Elizabeth Grace Saunders at Fast Company reckons you should ask yourself the following question every morning:

“What would keep me at work late?”

And then sort it out pronto, so that you can do what you want later on in the day, like scrolling through oil rig memes or watching videos of people going over the handlebars on their bikes.

It’s you look, having a right old mare of it at your desk

“Make Plans for Right After Work”

Give yourself a concrete excuse to get the hell outta that joint on the dot, and you won’t feel guilty for leaving on time, because you have to. So book a cinema ticket, or a table at a restaurant, or make plans with someone who will literally kill you if you’re even a minute late. This way, you’ve got to leave, you have a watertight reason to leave the office, and nobody can make you stay. Your colleagues will not want to feel responsible for your untimely death in a Zizzi’s at the hands of an extremely volatile and unreasonable friend.

“Be Assertive When Necessary”

Basically, this is a case of letting everybody know exactly when you’re leaving each day. Job coach Lea McLeod suggests you tell everyone you’re leaving ‘at X’ and then follow through and keep it up - you essentially need to train your colleagues what to expect of you, and when you’ll leave. So buy a megaphone and screech something like “I SHALL BE LEAVING THIS HELL-HOLE AT 3PM EVERY DAY, WOULD YOU LIKE A FIGHT ABOUT IT”.
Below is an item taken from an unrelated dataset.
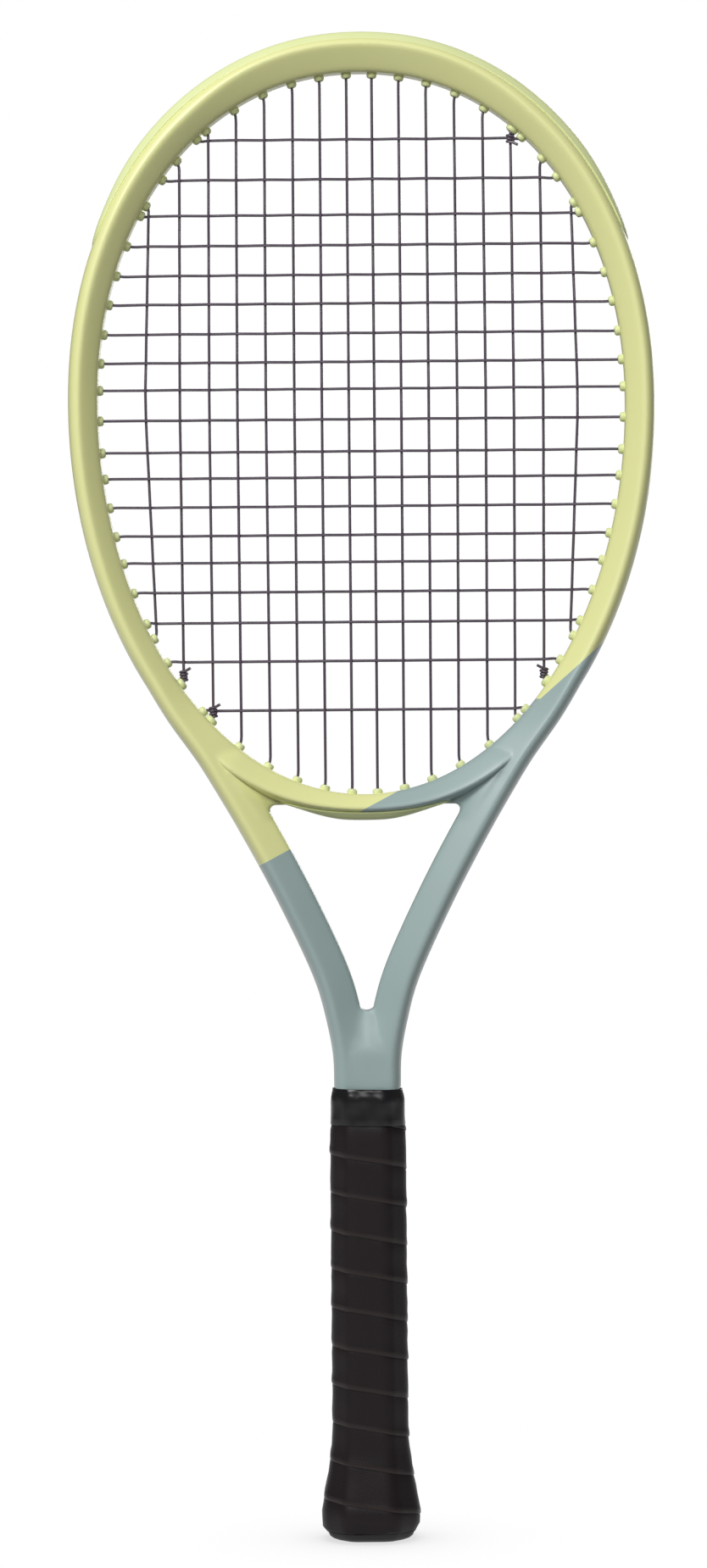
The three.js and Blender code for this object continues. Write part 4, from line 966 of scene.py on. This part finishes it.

It’s also important to say no to things. So if some slicked-back slimeball in a pinstripe bangs a TPS report on your desk 30 minutes before you’re due to leave, it’s perfectly acceptable for you to tell them that you’ll do it in the morning, otherwise would they like a fight about it.

Cor! You ditched the rat-race and now you can pin a sloppy jug of ice-cold lager down your shirt, you big legend

“Set a Reminder and Schedule a Transition Period”

In essence, you just need to let yourself know about half an hour before you plan on going home, so that you can ‘wind down’, as it were. So you’ve reached a stopping point for your big tasks, and you can use the remaining time to tie up little bits and prepare for the next day. However, beware of ‘one more syndrome’ - so don’t get caught in a busy loop of work. This syndrome also applies to the pub afterwards, FYI.

So, to conclude, do all of the above things and you shall find yourself with more free time and as a result, a better outlook on life. And with more pints in your hand.